One of my classmates was listening in, “He didn’t lose, Sensei.”
“No? Why are you so down, then?”
“I took it too far. I wanted to really hurt him, sir.”
Pete nodded, “He got you mad, huh?”
I nodded.
“Discipline is what we aim for, but you’re still human, son. We have rules on the mat, in this dojo. No rules out there. But you’re a good kid, Sang.”
“What if I just want to hurt people?” I asked with tears welling up.
“You won’t. You’ll remember this. You won’t go too far again.”
Jim and I never got into another fight – not a physical one anyway. Our parents threatened us with death.
He eventually avoided me all together after one particular incident.
The girl he was dating lived in my building. I stepped into the elevator while they were making out. They separated, “Hey, Christina,” I said, ignoring Jim.
After a brief pause, he asked, “What, you can’t see my visibility or something?”
I turned to face them, “‘Can’t see your visibility’? Seriously, dude, learn to speak English.” The doors slid open and I left. I could hear Christina laughing.
After a brief moment of triumphant jubilation, I felt awful.

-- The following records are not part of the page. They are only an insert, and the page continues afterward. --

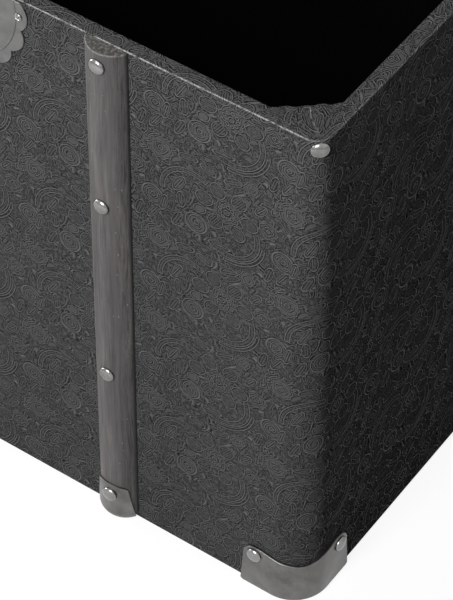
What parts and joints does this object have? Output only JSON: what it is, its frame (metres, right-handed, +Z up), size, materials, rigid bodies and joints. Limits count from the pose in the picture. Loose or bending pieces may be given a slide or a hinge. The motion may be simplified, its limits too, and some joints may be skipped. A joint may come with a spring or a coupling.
{
  "type": "storage trunk",
  "caption": "Board-built storage trunk in embossed leathercloth with half-round slats, metal corner caps, a turn-knob lock, a hinged lid held open by stop hinges, and drop handles.",
  "frame": {"origin": "middle of the underside of the trunk's bottom, between the four corner caps, which stand 2.8 mm lower", "axes": "+Z up, the front with the lock faces -Y, and +X is the end of the trunk that the picture shows"},
  "size_m": [0.4692, 0.5339, 0.7923],
  "materials": {
    "leathercloth": "charcoal, embossed with flowers and scrolls, satin",
    "lining": "black, matt",
    "board": "bare board, hidden under the cloth",
    "slat_wood": "grey-brown wash, open grain",
    "gunmetal": "satin gunmetal",
    "nickel": "polished nickel"
  },
  "bodies": {
    "trunk_body": {"front_board": "board", "back_board": "board", "left_board": "board", "right_board": "board", "floor_board": "board", "body_cover": "leathercloth", "body_lining": "lining", "underside_sheet": "lining", "corner_block_front_right": "leathercloth", "corner_block_back_right": "leathercloth", "corner_block_back_left": "leathercloth", "corner_block_front_left": "leathercloth", "body_slat_left": "slat_wood", "body_slat_right": "slat_wood", "slat_foot_left": "gunmetal", "slat_foot_right": "gunmetal", "corner_cap_front_right": "gunmetal", "corner_cap_back_right": "gunmetal", "corner_cap_back_left": "gunmetal", "corner_cap_front_left": "gunmetal", "lock_plate_body": "gunmetal", "knob_collar": "nickel", "hinge_leaf_body_left": "gunmetal", "hinge_leaf_body_right": "gunmetal", "hinge_pin_left": "nickel", "hinge_pin_right": "nickel", "handle_plate_left": "gunmetal", "handle_plate_right": "gunmetal"},
    "lid": {"lid_top_board": "board", "lid_front_board": "board", "lid_back_board": "board", "lid_left_board": "board", "lid_right_board": "board", "lid_cover": "leathercloth", "lid_lining": "lining", "lid_front_slat_left": "slat_wood", "lid_front_slat_right": "slat_wood", "lid_top_slat_left": "slat_wood", "lid_top_slat_right": "slat_wood", "slat_bend_left": "gunmetal", "slat_bend_right": "gunmetal", "slat_tail_left": "gunmetal", "slat_tail_right": "gunmetal", "lid_cap_front_right": "gunmetal", "lid_cap_back_right": "gunmetal", "lid_cap_back_left": "gunmetal", "lid_cap_front_left": "gunmetal", "lock_plate_lid": "gunmetal", "hasp_pin": "nickel", "hinge_leaf_lid_left": "gunmetal", "hinge_leaf_lid_right": "gunmetal"},
    "hasp": {"hasp": "gunmetal"},
    "turn_knob": {"turn_knob": "nickel"},
    "handle_left": {"handle_bail_left": "gunmetal"},
    "handle_right": {"handle_bail_right": "gunmetal"}
  },
  "joints": [
    {"name": "lid_hinge", "type": "hinge", "parent": "trunk_body", "child": "lid", "pos_m": [0, 0.2133, 0.3563], "axis": [1, 0, 0], "range_deg": [0, 90]},
    {"name": "hasp_hinge", "type": "hinge", "parent": "lid", "child": "hasp", "pos_m": [0, 0.2356, 0.7842], "axis": [1, 0, 0], "range_deg": [0, 180]},
    {"name": "knob_turn", "type": "hinge", "parent": "trunk_body", "child": "turn_knob", "pos_m": [0, -0.2114, 0.342], "axis": [0, -1, 0], "range_deg": [0, 90]},
    {"name": "handle_left_swing", "type": "hinge", "parent": "trunk_body", "child": "handle_left", "pos_m": [-0.2293, 0, 0.235], "axis": [0, 1, 0], "range_deg": [0, 90]},
    {"name": "handle_right_swing", "type": "hinge", "parent": "trunk_body", "child": "handle_right", "pos_m": [0.2293, 0, 0.235], "axis": [0, -1, 0], "range_deg": [0, 90]}
  ]
}
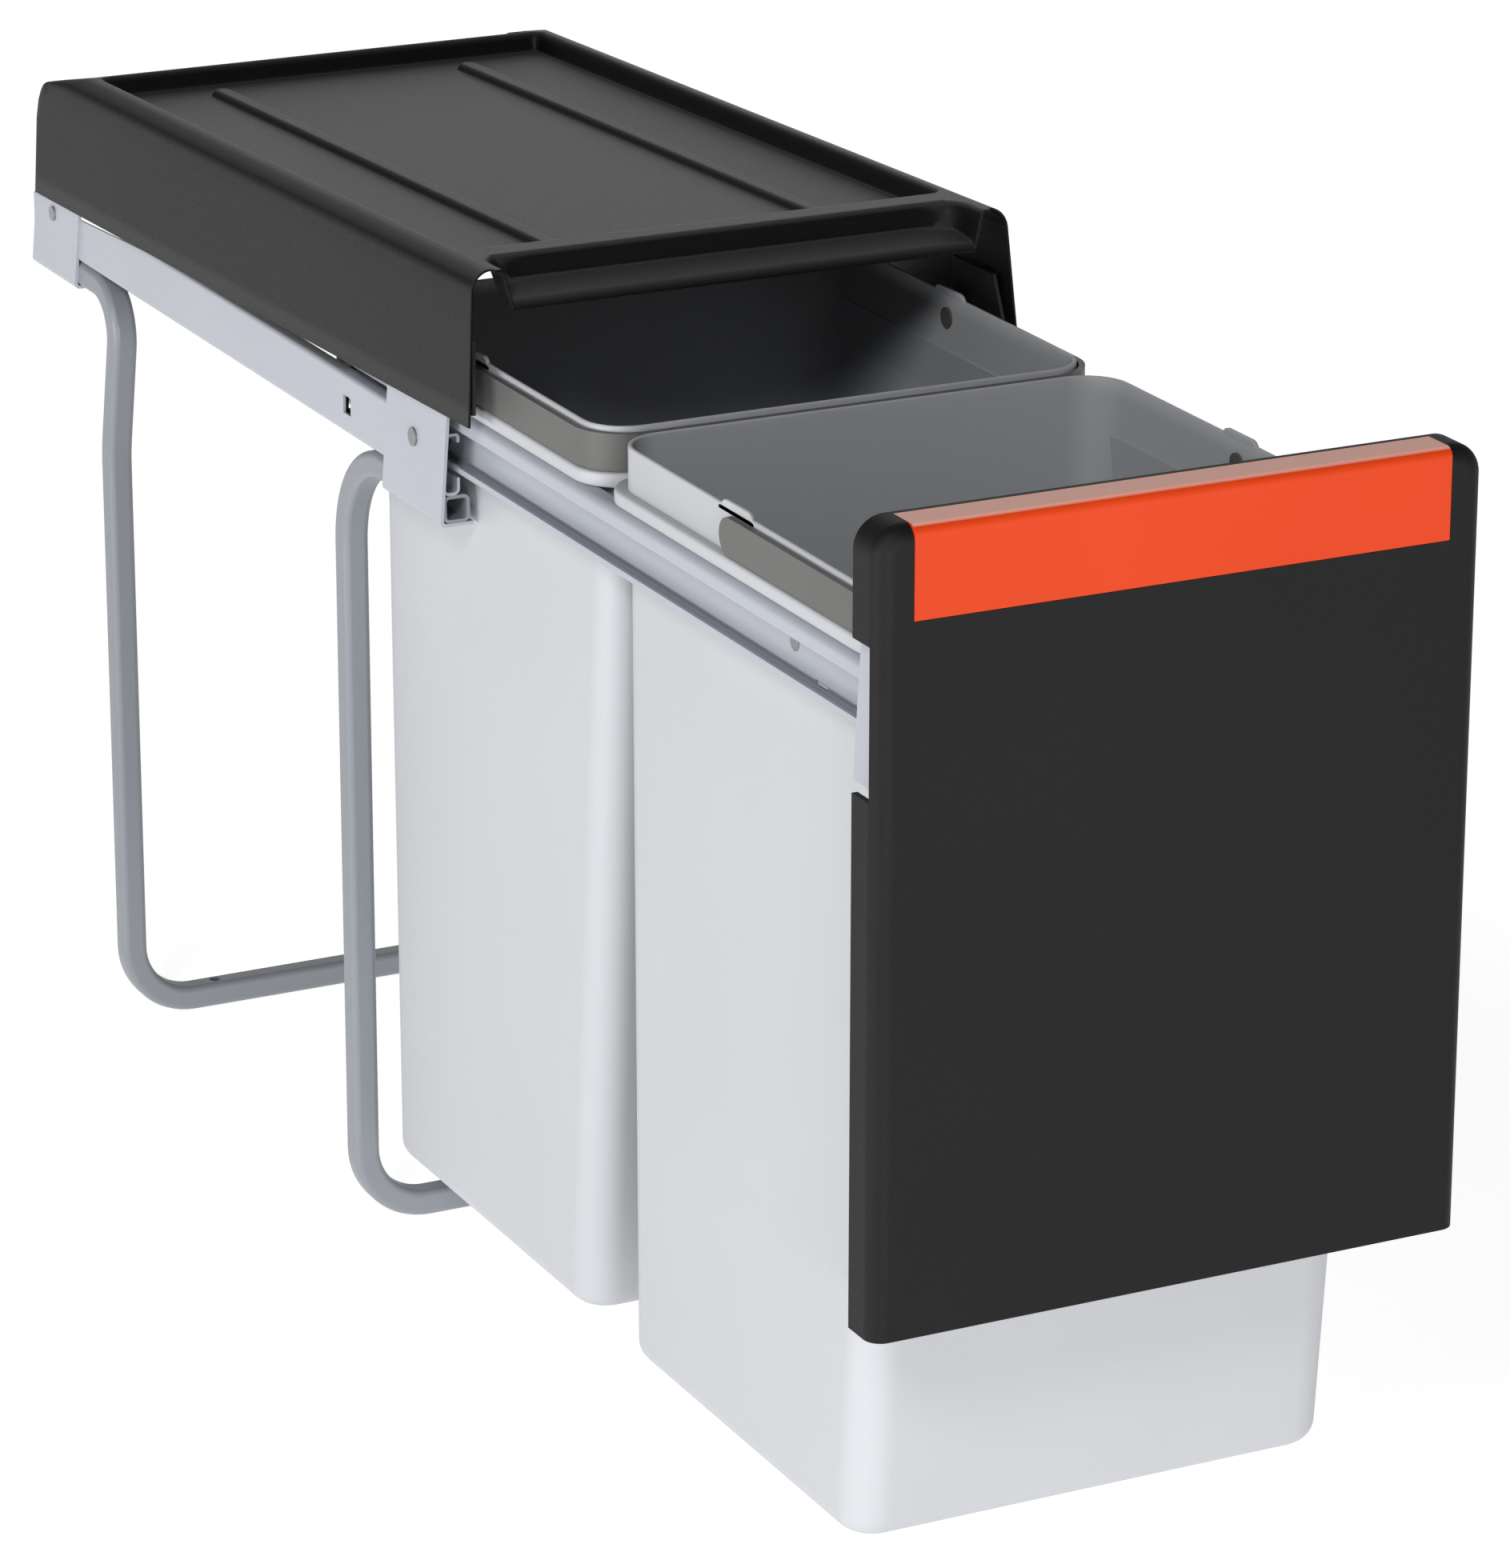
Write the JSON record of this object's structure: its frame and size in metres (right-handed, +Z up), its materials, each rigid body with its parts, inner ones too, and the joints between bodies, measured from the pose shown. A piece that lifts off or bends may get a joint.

I had reminded him of what I so hated about myself. I had gone too far, again.
I didn’t apologize to Jim – he was still an asshole beyond measure. And I was 17. But I did learn to pull back, not go for the jugular all the time.
As a young man, I thought compassion was about simply not hurting someone, that it was about how we treated others. As an older soul, I’ve learned compassion is an altogether different thing.
Compassion is not simply a way to interact with the world around us, but also a way to better understand our own individual humanity.
Compassion is what’s left over when we have boiled away our own suffering – when we have finally forgiven ourselves for being human.